Expiration, Thresholds, and Termination

If, for some reason, instances from getting stuck or running longer than intended, each state (created, running, idle) carries a threshold - this is a timestamp indicating how long an instance may safely remain in its current state. If the instance surpasses this timestamp, it’s considered expired:

{
  "instanceId": "i-123456",
  "state": "running",
  "runId": "run-7890",
  "threshold": "2025-05-31T12:10:00Z" // timestamp expired
}

When the refresh worker which executes via cron sees an expired instance, it issues a termination command directly to AWS (TerminateInstances API call) and transitions it to terminated.

{
  "instanceId": "i-123456",
  "state": "terminated",
  "runId": "",
  "threshold": ""
}

For redundancy, the instance itself observes its own lifetime.

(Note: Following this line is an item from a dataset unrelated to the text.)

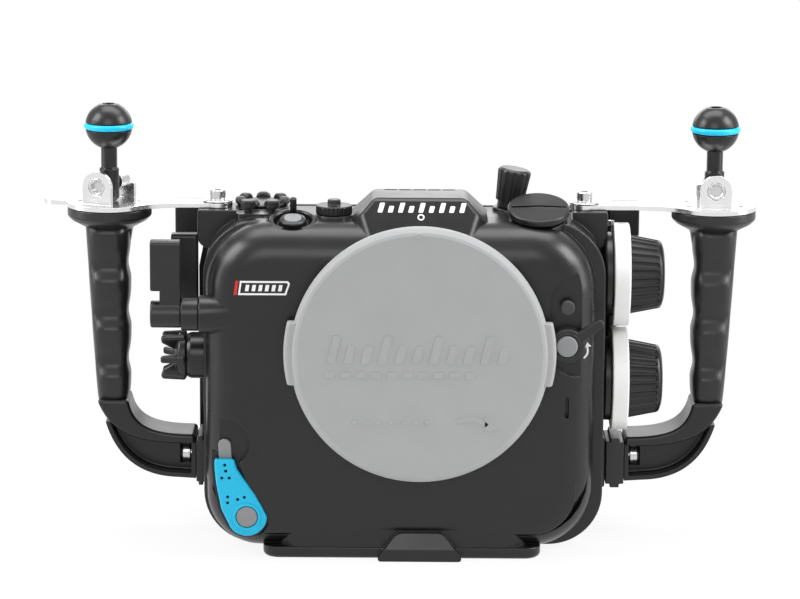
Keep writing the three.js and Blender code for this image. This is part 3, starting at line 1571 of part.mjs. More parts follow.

If it sees that it has expired, it and issues a termination command directly to AWS to terminate itself.

~A Closer Look

~ When does the Refresh Worker terminate expired instance/s

sequenceDiagram
    participant Refresh_Worker as "Refresh (Controlplane)"
    participant DynamoDB as "State Store"
    participant AWS

    Note over Refresh_Worker: Triggered by CRON ⏱️
    Refresh_Worker->>+DynamoDB: Scan for instances (check expired threshold)
    DynamoDB-->>-Refresh_Worker: Returns expired instance ids
    Refresh_Worker->>AWS: TerminateInstances(instance_ids)
    Note over AWS: Instance/s is terminated 🪦
    Refresh_Worker->>+DynamoDB: Update instances to terminated (state: 'terminated', runId: '', threshold: '')

~A Closer Look

~ How does the Instance carry out self-termination?

sequenceDiagram
    participant Instance
    participant DynamoDB as "State Store"
    participant AWS

    Note over Instance: Background Process in Instance 
    Instance-->DynamoDB: periodically fetch own threshold ♻️
    Note over Instance: Compares threshold against local time
    Instance->>Instance: determine self as expired
    Instance->>AWS: TerminateInstances(instance_id)
    AWS->>Instance: AWS terminates instance
    Note over Instance: shutdown

These mechanisms cleans up expired resources. They ensure the infrastructure remains healthy and efficient by automatically cleaning up unused/problematic instances.